Delaney and Bonnie: Home (Stax)—Hardly anyone remembers Delaney and Bonnie Bramlett anymore, but in the late ’60s and early ’70s they constituted the best of many possible worlds. A real-life married couple, their duets made up in sincerity what their voices lacked in natural and technical ability. Blue-eyed soul singers, they supplied a sweet complement not only to Marvin Gaye and Tammi Terrell but also to George Jones and Tammy Wynette. Three years and several strong if under-appreciated albums after opening for Blind Faith, they were divorced, and, despite intermittent solo bright spots, they never recaptured the musical magic of the youth they’d shared. Thanks, however, to the enterprising reissue department at Stax Records, that youth is once again available in all its debut exuberance. Recorded in 1969 with the cream of the Stax session-musician crop, Home captures Delaney and Bonnie when the bloom was still on the rose of their romance, talent, and creative energies. Unlike the Buckingham-Nicks version of Fleetwood Mac that would go multi-platinum half-a-decade later, the Bramletts did not take the vicissitudes of “free love” as a given, so a very real innocence sweetens their music. And, unlike so many reissues, the bonus cuts, especially “All We Really Want to Do,” improve rather than merely lengthen the original. Rating: Four-and-a-half marriages made in heaven out of five.
Dixie Chicks: Taking the Long Way (Open Wide/Columbia)—Natalie Maines’ voice is still too scrawny, but she’s getting better at using it, the harmonies help, and overall the seriousness foisted upon these talented women by Maines’ foot-in-mouth political pronouncements has been as good for their music as it has been disastrous for their U.S. concert bookings. I found the humor of their early hits and videos forced, as if they were so afraid of being dismissed as dumb blondes and brunettes that they had to make it obvious they were only kidding. Now that they have nothing left to lose, they’re free to write, play, and sing whatever they want, how ever they want. The result: they’re winning a Culture Battle even if they’re losing the Culture War and sounding refreshingly content and relaxed in the process. Sean Hannity can keep Martina McBride (and, God help us, Lee Greenwood); since when does being conservative mean you have to look a gift Chick in the beak? Rating: Four poultries in motion out of five.
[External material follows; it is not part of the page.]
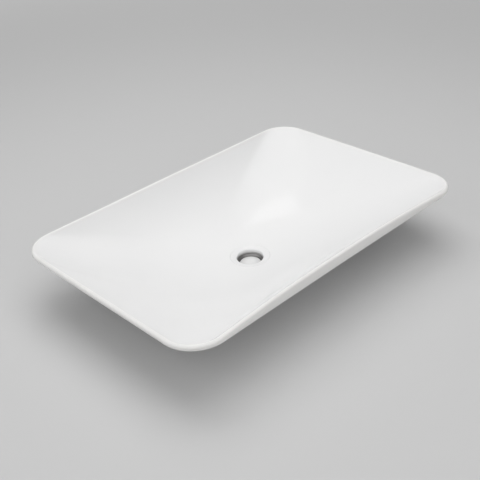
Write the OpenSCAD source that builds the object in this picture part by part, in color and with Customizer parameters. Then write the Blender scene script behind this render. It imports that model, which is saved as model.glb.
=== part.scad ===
// Countertop basin: a wide, shallow, thin-rimmed ceramic bowl with its push-to-open waste.
// The counter's top is the plane z = 0, the drain's axis is the Z axis,
// and the long side of the bowl lies along X. All sizes are in millimetres.

/* [Bowl] */
// Overall length of the rim
rim_length = 600; // [480:1:760]
// Overall width of the rim, measured near its corners
rim_width = 408; // [340:1:480]
// Height of the rim above the counter, at the middle of a long side
rim_height = 108; // [100:1:130]
// Corner radius of the rim in plan
corner_radius = 56; // [46:1:80]
// Level of the drain above the counter
drain_level = 22; // [21:0.5:28]
// Power of the curve from the flat floor of the bowl to its rim
bowl_curve = 2.5; // [2:0.1:3.2]
// How far the floor falls towards the drain
floor_fall = 16; // [8:1:22]
// Thickness of the ceramic wall
wall = 8.4; // [7:0.1:10]

/* [Rim] */
// How far the rim drops from the middle of the long sides to the short sides
rim_droop = 4.8; // [0:0.1:8]
// How far the long sides are drawn in at their middle
rim_waist = 7.3; // [0:0.1:10]
// How much deeper the rim's outer face is at the middle of the long sides
rim_apron = 10.2; // [0:0.1:12]

/* [Foot] */
// Length of the foot
foot_length = 300; // [240:1:340]
// Width of the foot
foot_width = 200; // [170:1:230]
// Corner radius of the foot
foot_corner = 72; // [60:1:84]
// Width of the foot's bearing face
foot_face = 11; // [8:0.5:14]
// Rounding of the foot's edges
foot_round = 1.6; // [0.8:0.1:3]

/* [Drain] */
// Radius of the recess that the flange sits in
recess_r = 33.2; // [33.2:0.1:34.5]
// Radius of the drain hole through the ceramic
drain_hole_r = 23; // [22.8:0.1:24]
// Thickness of the ceramic under the flange
drain_wall = 10; // [8:0.5:11]
// Radius of the thickened ring under the drain
drain_boss_r = 37; // [35:0.5:44]

/* [Waste] */
// Radius of the flange
flange_r = 33; // [31:0.1:33.1]
// Thickness of the flange at its edge
flange_t = 2.5; // [2:0.1:3]
// Rounding of the flange's edge
flange_edge = 0.6; // [0.3:0.1:1]
// Slope of the flange's face towards the throat, in degrees
flange_slope = 9; // [3:0.5:10]
// Thickness of the gasket under the flange
gasket_t = 1.5; // [1:0.1:2]
// Inside radius of the throat
throat_r = 21; // [20.6:0.1:21.2]
// Rounding of the throat's lip
lip_r = 3; // [2:0.1:3.4]
// Wall of the throat
throat_wall = 1.5; // [1.3:0.1:1.7]
// Depth of the wide throat, below the flange's face
throat_depth = 10; // [8.6:0.1:10.4]
// Inside radius of the tail tube
tube_bore_r = 19; // [18.6:0.1:19.2]
// Outside radius of the tail tube's pipe thread
thread_r = 20.95; // [20.9:0.01:21.2]
// Length of the whole waste, from the flange's face to the tail's end
waste_length = 84; // [78:1:110]
// Length of free thread at the tail's end, for the trap's nut
tail_thread = 38; // [24:1:40]
// Radius of the plain waist between the two runs of thread
waist_r = 20.1; // [19.8:0.05:20.4]
// Length of the plain waist
waist_length = 8; // [4:0.5:10]
// Number of arms in the cross that carries the cartridge
arm_count = 4; // [3:1:6]
// Thickness of each arm
arm_t = 2.4; // [1.8:0.1:3.2]
// Height of each arm
arm_h = 7; // [5:0.5:9]
// Radius of the hub in the middle of the cross
hub_r = 7; // [6:0.1:8]

/* [Plug] */
// Radius of the plug's white face
plug_r = 18.3; // [17.8:0.05:18.6]
// Thickness of the plug's face
face_t = 4; // [3.4:0.1:5]
// Rounding of the face's edge
face_round = 1.6; // [0.8:0.1:2]
// How far the closed plug lies below the flange's face
plug_inset = 11.6; // [9.4:0.1:12]
// How far the plug rises when it opens
plug_lift = 8; // [5:0.1:8]
// Radius of the plug's carrier, under the face
carrier_r = 17; // [16.4:0.1:17.4]
// Height of the carrier
carrier_h = 5; // [4.6:0.1:5.4]
// Radius of the section of the plug's sealing ring
seal_section = 1.45; // [1.2:0.05:1.6]
// Radial clearance of the sealing ring in the tube
seal_gap = 0.05; // [0.02:0.01:0.1]

/* [Cartridge] */
// Radius of the plunger's stem
stem_r = 4; // [3.6:0.1:4.4]
// Running clearance of the stem in its cap
stem_gap = 0.05; // [0.02:0.01:0.1]
// Outside radius of the cartridge
cartridge_r = 8.6; // [8.2:0.1:9.4]
// Inside radius of the cartridge
cartridge_bore_r = 6.5; // [6.3:0.1:6.8]
// Height of the cartridge's cap
cap_h = 3.5; // [3:0.1:4]
// Gap between the closed plug and the cartridge's cap
plug_cap_gap = 1.6; // [1:0.1:2]
// Thickness of the plunger's head
head_t = 3; // [2.4:0.1:3.6]
// Height of the saw teeth between plunger and index ring
tooth_h = 1.7; // [1.2:0.1:2.2]
// Number of saw teeth
tooth_count = 6; // [4:1:6]
// Gap between the two sets of saw teeth
tooth_gap = 0.15; // [0.1:0.05:0.3]
// Height of the index ring under its teeth
ring_h = 3; // [2.4:0.1:4]
// Length of the spring with the plug closed
spring_closed = 8; // [7.2:0.1:10]
// Radius of the spring's wire
wire_r = 0.45; // [0.35:0.01:0.5]
// Turns in the spring
spring_turns = 6; // [4:1:7]
// Radius of the screw under the cartridge
screw_r = 3.95; // [3.6:0.05:4.2]
// Length of the screw under the cartridge
screw_length = 9.4; // [8:0.1:12]

/* [Nut and washers] */
// Outside radius of the cone washer
washer_r = 31; // [28:0.5:33]
// Thickness of the cone washer below the ceramic
washer_t = 4.5; // [3:0.1:5]
// Height of the cone that enters the drain hole
cone_h = 2; // [1:0.1:2.2]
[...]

Dragonforce: Inhuman Rampage (Roadrunner)—I can’t actually recommend this caterwaul and doggerel, but I can say that if you’ve ever wondered what Journey, Yes, or Rush would sound like with screaming guitars and heart-attack drums, Dragonforce provides an answer.
Bob Dylan: Modern Times (Columbia)—“Time Out of Mind was me getting back in and fighting my way out of the corner,” Dylan recently told Rolling Stone. “But by the time I made Love and Theft, I was out of the corner. On this record … I’m way gone from the corner.” In other words, if Love and Theft felt looser than the carefully recorded Time Out of Mind, Modern Times feels downright unfettered. It is, in fact, his most natural-sounding album since Blonde on Blonde, its terrain crisscrossed with wandering-boot-heel footprints from every highway, byway, and blazed trail of his musical odyssey. The fermentation of blues, country, folk, rock and roll, and gospel is lazily intoxicating, while the lyrics—both borrowed and new—tap an undiluted stream of romantic and religious consciousness that has built to a torrent by the time the album climaxes with “Ain’t Talkin’.” As Dylan fans know, however, what really makes or breaks a Dylan album, even more than the material or the production, is the voice, and the voice this time is so relaxed in its conversationally craggy tenderness that anyone who’s been around the block a few times will hear it speaking for him. I’d say “for him or her,” but, from Alicia Keys in “Thunder on the Mountain” to the unnamed “young lazy slut” in “Rollin’ and Tumblin’,” women both elusive and all too accessible stoke the flames of Dylan’s various narrators, flames that are simultaneously passionate and purgatorial. So maybe, now as always, males will be more sympathetic. I’m one. Rating: Five smoke rings of his mind out of five.